● **What is asked**
From the listing that follows, extract every line and set it down unaltered.

# start of Recorded data

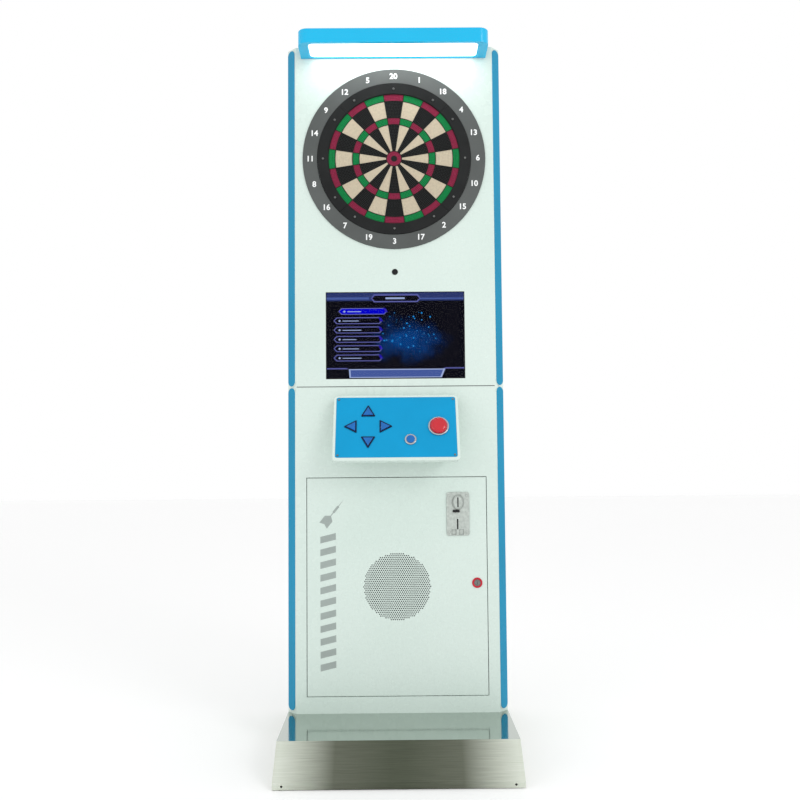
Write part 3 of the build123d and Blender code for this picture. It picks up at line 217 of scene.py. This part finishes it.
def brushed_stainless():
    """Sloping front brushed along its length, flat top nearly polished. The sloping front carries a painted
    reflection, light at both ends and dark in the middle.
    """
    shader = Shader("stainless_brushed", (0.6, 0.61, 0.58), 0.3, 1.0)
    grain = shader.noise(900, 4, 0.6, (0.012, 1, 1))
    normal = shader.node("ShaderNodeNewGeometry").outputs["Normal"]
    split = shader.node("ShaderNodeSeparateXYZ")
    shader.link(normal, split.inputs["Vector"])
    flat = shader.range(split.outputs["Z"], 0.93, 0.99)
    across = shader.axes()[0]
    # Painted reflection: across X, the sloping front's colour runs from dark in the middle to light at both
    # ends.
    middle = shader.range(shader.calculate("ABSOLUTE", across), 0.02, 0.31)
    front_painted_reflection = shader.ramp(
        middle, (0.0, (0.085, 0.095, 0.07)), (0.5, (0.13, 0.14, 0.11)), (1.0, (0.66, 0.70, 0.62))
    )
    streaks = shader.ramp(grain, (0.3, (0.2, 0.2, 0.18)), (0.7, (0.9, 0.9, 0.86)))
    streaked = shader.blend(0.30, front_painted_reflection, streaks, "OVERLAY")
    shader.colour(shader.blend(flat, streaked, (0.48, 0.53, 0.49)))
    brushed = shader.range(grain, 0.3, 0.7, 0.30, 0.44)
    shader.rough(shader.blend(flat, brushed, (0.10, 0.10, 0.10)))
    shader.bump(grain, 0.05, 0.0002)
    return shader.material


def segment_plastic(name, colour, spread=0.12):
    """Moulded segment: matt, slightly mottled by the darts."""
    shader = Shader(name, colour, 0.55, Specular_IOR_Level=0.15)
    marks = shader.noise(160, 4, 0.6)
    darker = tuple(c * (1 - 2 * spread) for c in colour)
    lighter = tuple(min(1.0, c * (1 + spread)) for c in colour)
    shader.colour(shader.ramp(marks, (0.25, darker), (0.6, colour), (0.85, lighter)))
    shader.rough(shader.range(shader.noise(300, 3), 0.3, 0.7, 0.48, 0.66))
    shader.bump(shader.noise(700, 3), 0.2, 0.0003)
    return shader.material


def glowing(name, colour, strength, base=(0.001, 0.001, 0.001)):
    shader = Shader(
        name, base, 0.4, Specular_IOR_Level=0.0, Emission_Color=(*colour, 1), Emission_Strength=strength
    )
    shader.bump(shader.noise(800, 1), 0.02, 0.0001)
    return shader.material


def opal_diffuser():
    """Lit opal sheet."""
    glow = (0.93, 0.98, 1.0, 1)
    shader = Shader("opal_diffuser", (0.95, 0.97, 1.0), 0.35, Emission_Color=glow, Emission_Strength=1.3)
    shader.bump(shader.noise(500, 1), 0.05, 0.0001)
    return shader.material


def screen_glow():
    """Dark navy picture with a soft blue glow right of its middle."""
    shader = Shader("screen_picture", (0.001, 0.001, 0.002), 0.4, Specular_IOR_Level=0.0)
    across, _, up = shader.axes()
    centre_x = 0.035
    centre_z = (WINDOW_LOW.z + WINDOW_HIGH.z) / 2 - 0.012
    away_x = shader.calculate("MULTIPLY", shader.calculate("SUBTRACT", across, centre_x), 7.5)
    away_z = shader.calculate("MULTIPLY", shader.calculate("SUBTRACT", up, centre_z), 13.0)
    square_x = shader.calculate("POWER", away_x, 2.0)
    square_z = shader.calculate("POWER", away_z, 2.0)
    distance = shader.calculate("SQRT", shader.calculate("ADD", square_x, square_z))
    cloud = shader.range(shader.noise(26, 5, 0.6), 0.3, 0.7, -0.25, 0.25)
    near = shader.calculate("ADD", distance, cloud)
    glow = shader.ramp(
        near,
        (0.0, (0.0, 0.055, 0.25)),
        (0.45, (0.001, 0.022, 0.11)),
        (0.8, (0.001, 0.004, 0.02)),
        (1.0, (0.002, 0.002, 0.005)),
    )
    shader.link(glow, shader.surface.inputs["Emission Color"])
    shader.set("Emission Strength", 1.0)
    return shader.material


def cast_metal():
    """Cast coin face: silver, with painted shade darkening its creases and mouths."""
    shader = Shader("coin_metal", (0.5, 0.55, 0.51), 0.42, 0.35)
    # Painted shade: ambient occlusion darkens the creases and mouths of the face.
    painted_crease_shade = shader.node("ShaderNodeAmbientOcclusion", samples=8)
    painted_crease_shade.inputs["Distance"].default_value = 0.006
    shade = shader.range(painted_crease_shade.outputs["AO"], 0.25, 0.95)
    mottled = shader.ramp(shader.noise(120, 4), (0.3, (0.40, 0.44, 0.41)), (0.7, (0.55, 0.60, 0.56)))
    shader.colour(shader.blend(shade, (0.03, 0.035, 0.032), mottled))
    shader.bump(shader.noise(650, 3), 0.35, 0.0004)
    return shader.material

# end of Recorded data

● **Final result**
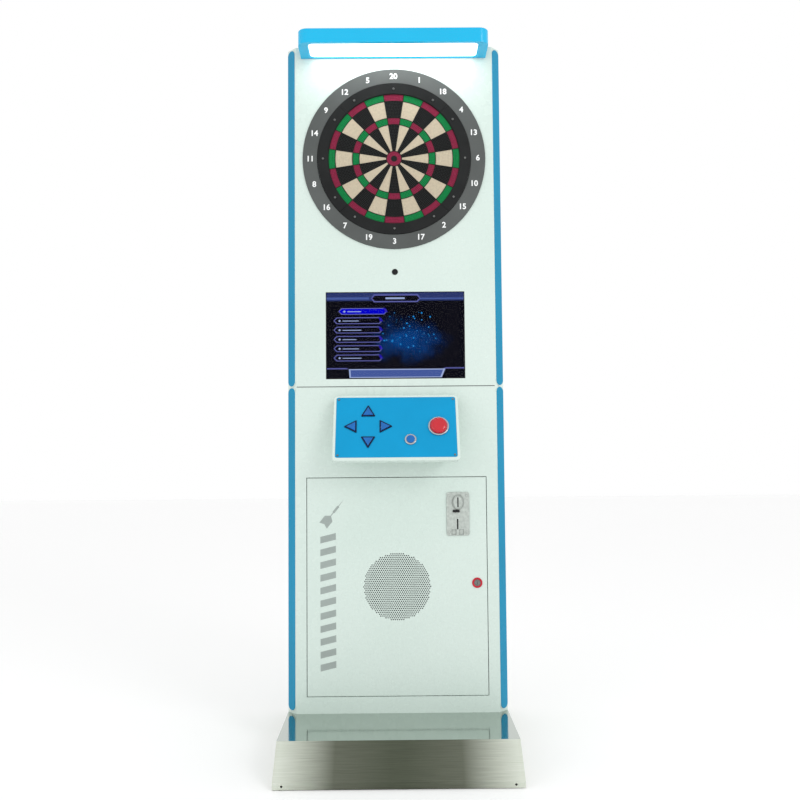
Write part 3 of the build123d and Blender code for this picture. It picks up at line 217 of scene.py. This part finishes it.
def brushed_stainless():
    """Sloping front brushed along its length, flat top nearly polished. The sloping front carries a painted
    reflection, light at both ends and dark in the middle.
    """
    shader = Shader("stainless_brushed", (0.6, 0.61, 0.58), 0.3, 1.0)
    grain = shader.noise(900, 4, 0.6, (0.012, 1, 1))
    normal = shader.node("ShaderNodeNewGeometry").outputs["Normal"]
    split = shader.node("ShaderNodeSeparateXYZ")
    shader.link(normal, split.inputs["Vector"])
    flat = shader.range(split.outputs["Z"], 0.93, 0.99)
    across = shader.axes()[0]
    # Painted reflection: across X, the sloping front's colour runs from dark in the middle to light at both
    # ends.
    middle = shader.range(shader.calculate("ABSOLUTE", across), 0.02, 0.31)
    front_painted_reflection = shader.ramp(
        middle, (0.0, (0.085, 0.095, 0.07)), (0.5, (0.13, 0.14, 0.11)), (1.0, (0.66, 0.70, 0.62))
    )
    streaks = shader.ramp(grain, (0.3, (0.2, 0.2, 0.18)), (0.7, (0.9, 0.9, 0.86)))
    streaked = shader.blend(0.30, front_painted_reflection, streaks, "OVERLAY")
    shader.colour(shader.blend(flat, streaked, (0.48, 0.53, 0.49)))
    brushed = shader.range(grain, 0.3, 0.7, 0.30, 0.44)
    shader.rough(shader.blend(flat, brushed, (0.10, 0.10, 0.10)))
    shader.bump(grain, 0.05, 0.0002)
    return shader.material


def segment_plastic(name, colour, spread=0.12):
    """Moulded segment: matt, slightly mottled by the darts."""
    shader = Shader(name, colour, 0.55, Specular_IOR_Level=0.15)
    marks = shader.noise(160, 4, 0.6)
    darker = tuple(c * (1 - 2 * spread) for c in colour)
    lighter = tuple(min(1.0, c * (1 + spread)) for c in colour)
    shader.colour(shader.ramp(marks, (0.25, darker), (0.6, colour), (0.85, lighter)))
    shader.rough(shader.range(shader.noise(300, 3), 0.3, 0.7, 0.48, 0.66))
    shader.bump(shader.noise(700, 3), 0.2, 0.0003)
    return shader.material


def glowing(name, colour, strength, base=(0.001, 0.001, 0.001)):
    shader = Shader(
        name, base, 0.4, Specular_IOR_Level=0.0, Emission_Color=(*colour, 1), Emission_Strength=strength
    )
    shader.bump(shader.noise(800, 1), 0.02, 0.0001)
    return shader.material


def opal_diffuser():
    """Lit opal sheet."""
    glow = (0.93, 0.98, 1.0, 1)
    shader = Shader("opal_diffuser", (0.95, 0.97, 1.0), 0.35, Emission_Color=glow, Emission_Strength=1.3)
    shader.bump(shader.noise(500, 1), 0.05, 0.0001)
    return shader.material


def screen_glow():
    """Dark navy picture with a soft blue glow right of its middle."""
    shader = Shader("screen_picture", (0.001, 0.001, 0.002), 0.4, Specular_IOR_Level=0.0)
    across, _, up = shader.axes()
    centre_x = 0.035
    centre_z = (WINDOW_LOW.z + WINDOW_HIGH.z) / 2 - 0.012
    away_x = shader.calculate("MULTIPLY", shader.calculate("SUBTRACT", across, centre_x), 7.5)
    away_z = shader.calculate("MULTIPLY", shader.calculate("SUBTRACT", up, centre_z), 13.0)
    square_x = shader.calculate("POWER", away_x, 2.0)
    square_z = shader.calculate("POWER", away_z, 2.0)
    distance = shader.calculate("SQRT", shader.calculate("ADD", square_x, square_z))
    cloud = shader.range(shader.noise(26, 5, 0.6), 0.3, 0.7, -0.25, 0.25)
    near = shader.calculate("ADD", distance, cloud)
    glow = shader.ramp(
        near,
        (0.0, (0.0, 0.055, 0.25)),
        (0.45, (0.001, 0.022, 0.11)),
        (0.8, (0.001, 0.004, 0.02)),
        (1.0, (0.002, 0.002, 0.005)),
    )
    shader.link(glow, shader.surface.inputs["Emission Color"])
    shader.set("Emission Strength", 1.0)
    return shader.material


def cast_metal():
    """Cast coin face: silver, with painted shade darkening its creases and mouths."""
    shader = Shader("coin_metal", (0.5, 0.55, 0.51), 0.42, 0.35)
    # Painted shade: ambient occlusion darkens the creases and mouths of the face.
    painted_crease_shade = shader.node("ShaderNodeAmbientOcclusion", samples=8)
    painted_crease_shade.inputs["Distance"].default_value = 0.006
    shade = shader.range(painted_crease_shade.outputs["AO"], 0.25, 0.95)
    mottled = shader.ramp(shader.noise(120, 4), (0.3, (0.40, 0.44, 0.41)), (0.7, (0.55, 0.60, 0.56)))
    shader.colour(shader.blend(shade, (0.03, 0.035, 0.032), mottled))
    shader.bump(shader.noise(650, 3), 0.35, 0.0004)
    return shader.material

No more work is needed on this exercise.